Copy these lines exactly and nothing else: from the line holding "route[0] += CLEARANCE" to the line holding "before = set(bpy.data.objects)", both lines included.

• • • • •

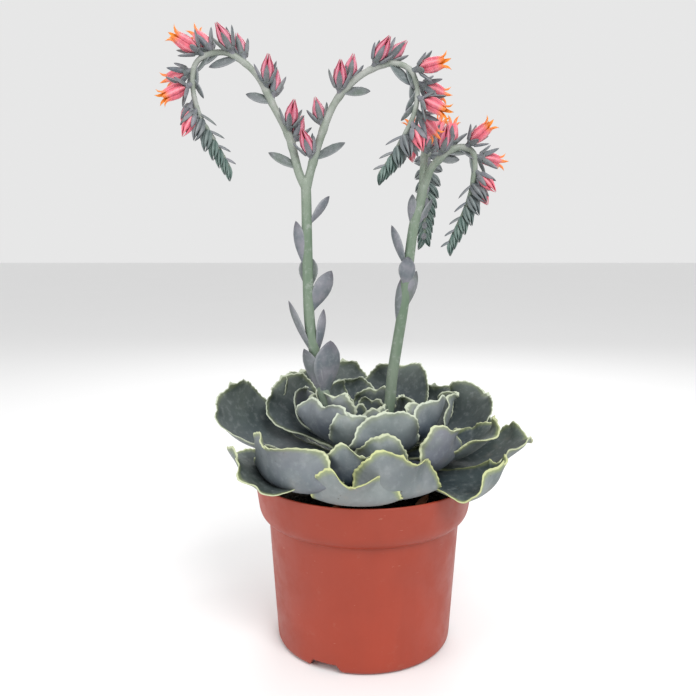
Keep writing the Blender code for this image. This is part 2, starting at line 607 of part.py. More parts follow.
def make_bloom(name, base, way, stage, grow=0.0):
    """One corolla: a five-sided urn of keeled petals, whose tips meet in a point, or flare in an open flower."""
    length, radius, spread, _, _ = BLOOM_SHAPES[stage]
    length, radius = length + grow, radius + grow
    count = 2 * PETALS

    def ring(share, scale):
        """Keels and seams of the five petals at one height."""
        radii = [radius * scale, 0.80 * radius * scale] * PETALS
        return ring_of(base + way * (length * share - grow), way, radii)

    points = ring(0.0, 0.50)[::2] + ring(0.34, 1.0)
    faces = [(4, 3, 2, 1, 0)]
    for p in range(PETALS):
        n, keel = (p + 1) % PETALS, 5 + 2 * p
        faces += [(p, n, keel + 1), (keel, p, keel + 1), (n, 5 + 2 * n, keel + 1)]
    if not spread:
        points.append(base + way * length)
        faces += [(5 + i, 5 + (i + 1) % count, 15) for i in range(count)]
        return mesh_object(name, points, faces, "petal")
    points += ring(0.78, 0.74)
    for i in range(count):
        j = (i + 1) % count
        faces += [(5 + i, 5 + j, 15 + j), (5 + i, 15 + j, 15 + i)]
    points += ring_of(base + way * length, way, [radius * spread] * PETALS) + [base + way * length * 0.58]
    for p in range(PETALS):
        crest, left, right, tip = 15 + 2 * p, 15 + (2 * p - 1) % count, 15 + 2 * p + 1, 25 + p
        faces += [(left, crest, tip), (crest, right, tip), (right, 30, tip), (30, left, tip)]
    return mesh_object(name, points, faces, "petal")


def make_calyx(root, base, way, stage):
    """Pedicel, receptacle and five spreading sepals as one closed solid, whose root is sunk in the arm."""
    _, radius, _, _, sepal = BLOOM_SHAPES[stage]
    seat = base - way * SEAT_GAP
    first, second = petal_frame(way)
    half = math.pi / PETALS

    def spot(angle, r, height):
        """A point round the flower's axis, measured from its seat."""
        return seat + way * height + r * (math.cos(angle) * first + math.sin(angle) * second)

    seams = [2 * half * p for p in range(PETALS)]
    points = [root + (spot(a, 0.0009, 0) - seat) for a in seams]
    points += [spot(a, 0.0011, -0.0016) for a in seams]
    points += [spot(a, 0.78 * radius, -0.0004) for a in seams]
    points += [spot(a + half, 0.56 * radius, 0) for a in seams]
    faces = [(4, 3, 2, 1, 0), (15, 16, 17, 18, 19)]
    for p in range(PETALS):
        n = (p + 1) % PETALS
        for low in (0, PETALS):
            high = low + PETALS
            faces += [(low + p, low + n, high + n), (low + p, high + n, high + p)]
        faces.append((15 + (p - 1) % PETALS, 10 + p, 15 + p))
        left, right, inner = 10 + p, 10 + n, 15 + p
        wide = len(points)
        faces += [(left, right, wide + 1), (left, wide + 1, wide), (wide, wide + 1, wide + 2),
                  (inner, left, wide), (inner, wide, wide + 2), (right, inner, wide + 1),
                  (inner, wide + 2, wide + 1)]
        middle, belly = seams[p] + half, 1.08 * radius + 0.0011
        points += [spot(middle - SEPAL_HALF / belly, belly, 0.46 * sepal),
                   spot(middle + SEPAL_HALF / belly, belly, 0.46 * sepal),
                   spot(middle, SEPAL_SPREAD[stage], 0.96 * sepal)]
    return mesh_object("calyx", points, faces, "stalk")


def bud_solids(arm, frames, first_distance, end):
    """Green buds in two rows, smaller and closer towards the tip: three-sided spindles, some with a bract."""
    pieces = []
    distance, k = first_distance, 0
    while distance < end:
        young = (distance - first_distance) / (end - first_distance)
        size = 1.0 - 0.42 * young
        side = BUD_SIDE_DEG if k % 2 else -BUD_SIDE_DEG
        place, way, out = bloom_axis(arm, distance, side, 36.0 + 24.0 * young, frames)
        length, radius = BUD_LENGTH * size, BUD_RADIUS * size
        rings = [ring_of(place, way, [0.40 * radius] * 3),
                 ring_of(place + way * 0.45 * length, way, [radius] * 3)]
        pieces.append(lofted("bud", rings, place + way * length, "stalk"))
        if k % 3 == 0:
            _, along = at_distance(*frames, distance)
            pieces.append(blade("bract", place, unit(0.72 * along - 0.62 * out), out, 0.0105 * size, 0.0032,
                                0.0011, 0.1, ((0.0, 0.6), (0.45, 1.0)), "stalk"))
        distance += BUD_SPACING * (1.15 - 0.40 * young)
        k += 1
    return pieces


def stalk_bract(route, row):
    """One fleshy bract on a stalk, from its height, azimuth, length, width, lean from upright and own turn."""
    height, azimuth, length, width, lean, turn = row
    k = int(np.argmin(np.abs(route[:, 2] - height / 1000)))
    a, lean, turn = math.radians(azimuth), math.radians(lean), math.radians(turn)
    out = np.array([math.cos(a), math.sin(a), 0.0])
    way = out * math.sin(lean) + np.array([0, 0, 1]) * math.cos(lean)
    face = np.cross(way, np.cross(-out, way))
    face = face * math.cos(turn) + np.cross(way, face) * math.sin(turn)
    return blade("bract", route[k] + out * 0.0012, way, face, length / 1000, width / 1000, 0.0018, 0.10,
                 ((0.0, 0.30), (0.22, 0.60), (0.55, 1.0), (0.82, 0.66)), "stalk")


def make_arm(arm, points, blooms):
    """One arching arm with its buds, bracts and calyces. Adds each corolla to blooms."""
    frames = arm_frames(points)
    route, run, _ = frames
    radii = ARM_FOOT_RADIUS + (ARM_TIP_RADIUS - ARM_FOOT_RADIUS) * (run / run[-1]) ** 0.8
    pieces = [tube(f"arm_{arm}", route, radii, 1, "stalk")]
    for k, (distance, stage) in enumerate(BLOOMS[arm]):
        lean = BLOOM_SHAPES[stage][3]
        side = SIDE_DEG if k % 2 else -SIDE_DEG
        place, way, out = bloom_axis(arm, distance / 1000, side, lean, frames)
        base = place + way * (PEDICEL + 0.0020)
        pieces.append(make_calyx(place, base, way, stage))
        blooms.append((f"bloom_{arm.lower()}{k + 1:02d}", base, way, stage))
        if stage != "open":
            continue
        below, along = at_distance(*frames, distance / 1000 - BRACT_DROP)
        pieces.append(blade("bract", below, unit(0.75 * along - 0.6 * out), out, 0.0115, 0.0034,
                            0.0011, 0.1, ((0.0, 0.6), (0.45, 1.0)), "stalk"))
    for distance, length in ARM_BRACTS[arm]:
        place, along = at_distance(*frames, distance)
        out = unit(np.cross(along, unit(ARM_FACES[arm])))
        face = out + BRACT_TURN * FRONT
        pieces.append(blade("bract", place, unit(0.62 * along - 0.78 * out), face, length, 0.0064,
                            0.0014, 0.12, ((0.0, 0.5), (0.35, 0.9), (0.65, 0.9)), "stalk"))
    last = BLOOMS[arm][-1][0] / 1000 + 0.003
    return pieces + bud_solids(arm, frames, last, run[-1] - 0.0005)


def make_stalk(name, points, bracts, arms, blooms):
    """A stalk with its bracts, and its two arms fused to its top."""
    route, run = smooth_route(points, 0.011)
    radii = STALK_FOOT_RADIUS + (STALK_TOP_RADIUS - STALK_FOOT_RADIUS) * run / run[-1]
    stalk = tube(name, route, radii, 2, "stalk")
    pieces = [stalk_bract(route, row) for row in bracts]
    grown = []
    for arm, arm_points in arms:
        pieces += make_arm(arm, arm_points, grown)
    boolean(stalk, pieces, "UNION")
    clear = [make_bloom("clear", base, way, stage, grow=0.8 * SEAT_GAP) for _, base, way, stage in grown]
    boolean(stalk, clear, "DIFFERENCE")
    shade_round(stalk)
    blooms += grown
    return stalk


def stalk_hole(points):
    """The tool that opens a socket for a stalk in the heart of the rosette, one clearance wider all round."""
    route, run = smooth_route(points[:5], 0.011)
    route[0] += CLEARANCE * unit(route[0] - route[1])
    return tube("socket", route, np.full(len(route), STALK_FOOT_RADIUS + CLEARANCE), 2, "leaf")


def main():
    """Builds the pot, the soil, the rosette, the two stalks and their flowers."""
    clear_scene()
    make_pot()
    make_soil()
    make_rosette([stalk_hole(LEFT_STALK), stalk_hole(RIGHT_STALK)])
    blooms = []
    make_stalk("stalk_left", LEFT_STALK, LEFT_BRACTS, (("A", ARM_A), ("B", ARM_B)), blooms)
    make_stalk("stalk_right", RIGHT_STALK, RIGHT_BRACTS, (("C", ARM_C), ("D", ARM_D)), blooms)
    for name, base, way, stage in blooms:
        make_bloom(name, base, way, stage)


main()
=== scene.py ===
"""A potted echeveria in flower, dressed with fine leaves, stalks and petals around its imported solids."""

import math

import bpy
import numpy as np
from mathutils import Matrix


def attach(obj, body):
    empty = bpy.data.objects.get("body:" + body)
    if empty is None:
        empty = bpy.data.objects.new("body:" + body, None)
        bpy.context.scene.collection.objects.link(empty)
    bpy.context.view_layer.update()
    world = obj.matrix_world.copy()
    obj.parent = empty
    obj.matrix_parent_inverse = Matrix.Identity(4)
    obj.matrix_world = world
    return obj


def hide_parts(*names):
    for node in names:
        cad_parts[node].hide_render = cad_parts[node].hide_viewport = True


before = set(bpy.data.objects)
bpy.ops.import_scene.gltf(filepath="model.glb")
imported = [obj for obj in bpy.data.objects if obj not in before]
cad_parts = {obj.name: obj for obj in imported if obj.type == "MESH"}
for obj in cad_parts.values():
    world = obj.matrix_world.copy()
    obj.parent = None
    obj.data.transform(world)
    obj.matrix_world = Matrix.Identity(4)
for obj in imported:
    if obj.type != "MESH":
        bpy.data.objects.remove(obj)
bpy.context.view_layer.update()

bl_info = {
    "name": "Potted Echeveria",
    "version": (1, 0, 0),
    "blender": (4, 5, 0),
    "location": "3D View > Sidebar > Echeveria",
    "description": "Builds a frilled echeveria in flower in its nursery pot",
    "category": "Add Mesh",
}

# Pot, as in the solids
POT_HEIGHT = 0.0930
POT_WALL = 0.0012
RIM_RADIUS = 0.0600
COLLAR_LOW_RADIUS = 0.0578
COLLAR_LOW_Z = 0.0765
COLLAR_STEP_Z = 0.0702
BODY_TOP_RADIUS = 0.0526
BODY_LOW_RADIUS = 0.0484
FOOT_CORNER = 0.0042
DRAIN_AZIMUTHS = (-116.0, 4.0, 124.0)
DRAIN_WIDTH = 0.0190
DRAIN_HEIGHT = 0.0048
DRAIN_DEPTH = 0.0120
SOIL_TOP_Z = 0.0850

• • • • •

**OUTPUT:**
    route[0] += CLEARANCE * unit(route[0] - route[1])
    return tube("socket", route, np.full(len(route), STALK_FOOT_RADIUS + CLEARANCE), 2, "leaf")


def main():
    """Builds the pot, the soil, the rosette, the two stalks and their flowers."""
    clear_scene()
    make_pot()
    make_soil()
    make_rosette([stalk_hole(LEFT_STALK), stalk_hole(RIGHT_STALK)])
    blooms = []
    make_stalk("stalk_left", LEFT_STALK, LEFT_BRACTS, (("A", ARM_A), ("B", ARM_B)), blooms)
    make_stalk("stalk_right", RIGHT_STALK, RIGHT_BRACTS, (("C", ARM_C), ("D", ARM_D)), blooms)
    for name, base, way, stage in blooms:
        make_bloom(name, base, way, stage)


main()
=== scene.py ===
"""A potted echeveria in flower, dressed with fine leaves, stalks and petals around its imported solids."""

import math

import bpy
import numpy as np
from mathutils import Matrix


def attach(obj, body):
    empty = bpy.data.objects.get("body:" + body)
    if empty is None:
        empty = bpy.data.objects.new("body:" + body, None)
        bpy.context.scene.collection.objects.link(empty)
    bpy.context.view_layer.update()
    world = obj.matrix_world.copy()
    obj.parent = empty
    obj.matrix_parent_inverse = Matrix.Identity(4)
    obj.matrix_world = world
    return obj


def hide_parts(*names):
    for node in names:
        cad_parts[node].hide_render = cad_parts[node].hide_viewport = True


before = set(bpy.data.objects)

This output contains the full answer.